Task to complete
Keep only the lines from the top of the listing through the one with "normal=cloth_normal(sh, 1.3, weave=0.25, wrinkle=0.3))", and reproduce them unaltered.

Provided material

_ _ _

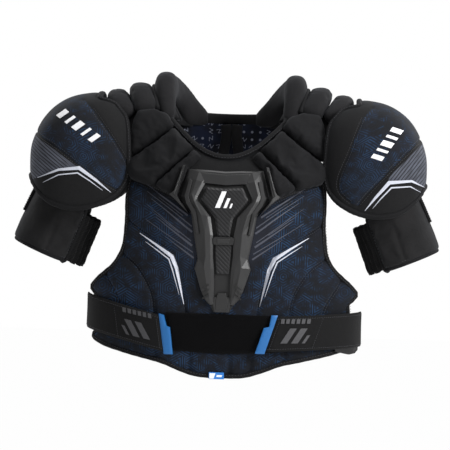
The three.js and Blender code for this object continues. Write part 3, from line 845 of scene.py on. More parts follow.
def thread():
    sh = Shader("thread")
    return sh.finish(
        color=sh.mix(sh.noise(scale=1.4), srgb(30, 31, 35), srgb(56, 57, 63)),
        rough=0.6, normal=sh.bump(sh.noise(scale=2.2), strength=0.4, distance=0.1),
        spec=0.4, sheen=0.1)


def chest_print():
    """navy print; "bib" above 0 is black, "shade" lightens"""
    sh = Shader("chest_print")
    across, up, _ = sh.split(sh.attribute("pat", "Vector"))
    color = navy_color(sh, across, up)
    bib = sh.step(sh.attribute("bib"), -0.35, 0.35)
    color = sh.mix(bib, color, speckle(sh, 0.6, (13, 13, 14), (21, 21, 22)))
    color = sh.mix(sh.attribute("shade"), color, srgb(29, 31, 39))
    return sh.finish(color=color, rough=0.84, spec=0.18, sheen=0.03, tint=(0.7, 0.78, 0.95),
                     normal=cloth_normal(sh, 1.3, weave=0.25, wrinkle=0.3))


def cap_print():
    """black cloth with navy and striped grey zones, from signed distances on the part"""
    sh = Shader("cap_print")
    across, up, _ = sh.split(sh.attribute("pat", "Vector"))
    navy = navy_color(sh, across, up)
    stripe = sh.attribute("grey_u")
    streaks = sh.noise(scale=0.05, at=sh.vector(stripe * 6.0, across, up))
    grey = sh.mix(sh.step(streaks, 0.3, 0.7), srgb(54, 56, 63), srgb(79, 82, 92))
    bend = sh.noise(scale=0.012, detail=1, at=sh.vector(across, up, 0.0))
    phase = sh.math("FRACT", stripe * 0.125 + bend * 0.5)
    bands = sh.step(abs(phase - 0.5), 0.1, 0.17, start=1.0, end=0.0)
    bands = bands * sh.step(sh.attribute("grey_fade"), 0.1, 0.6)
    grey = sh.mix(bands, grey, srgb(14, 15, 18))
    black = speckle(sh, 0.6, (8, 8, 9), (15, 15, 16))
    color = sh.mix(sh.step(sh.attribute("z_navy"), -0.4, 0.4), black, navy)
    color = sh.mix(sh.step(sh.attribute("z_grey"), -0.4, 0.4), color, grey)
    normal = cloth_normal(sh, 1.3, weave=0.22, wrinkle=0.25, wrinkle_scale=0.05)
    return sh.finish(color=color, rough=0.82, normal=normal, spec=0.2, sheen=0.03,
                     tint=(0.75, 0.82, 0.95))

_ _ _

Solution for this task
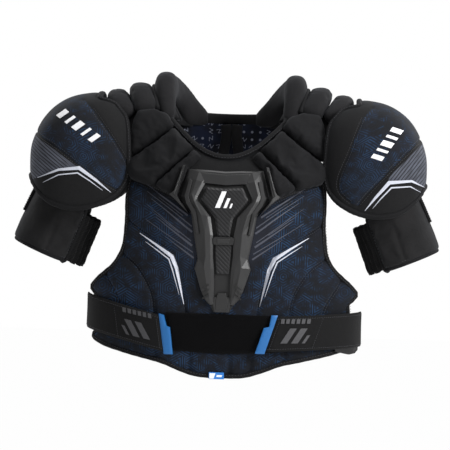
The three.js and Blender code for this object continues. Write part 3, from line 845 of scene.py on. More parts follow.
def thread():
    sh = Shader("thread")
    return sh.finish(
        color=sh.mix(sh.noise(scale=1.4), srgb(30, 31, 35), srgb(56, 57, 63)),
        rough=0.6, normal=sh.bump(sh.noise(scale=2.2), strength=0.4, distance=0.1),
        spec=0.4, sheen=0.1)


def chest_print():
    """navy print; "bib" above 0 is black, "shade" lightens"""
    sh = Shader("chest_print")
    across, up, _ = sh.split(sh.attribute("pat", "Vector"))
    color = navy_color(sh, across, up)
    bib = sh.step(sh.attribute("bib"), -0.35, 0.35)
    color = sh.mix(bib, color, speckle(sh, 0.6, (13, 13, 14), (21, 21, 22)))
    color = sh.mix(sh.attribute("shade"), color, srgb(29, 31, 39))
    return sh.finish(color=color, rough=0.84, spec=0.18, sheen=0.03, tint=(0.7, 0.78, 0.95),
                     normal=cloth_normal(sh, 1.3, weave=0.25, wrinkle=0.3))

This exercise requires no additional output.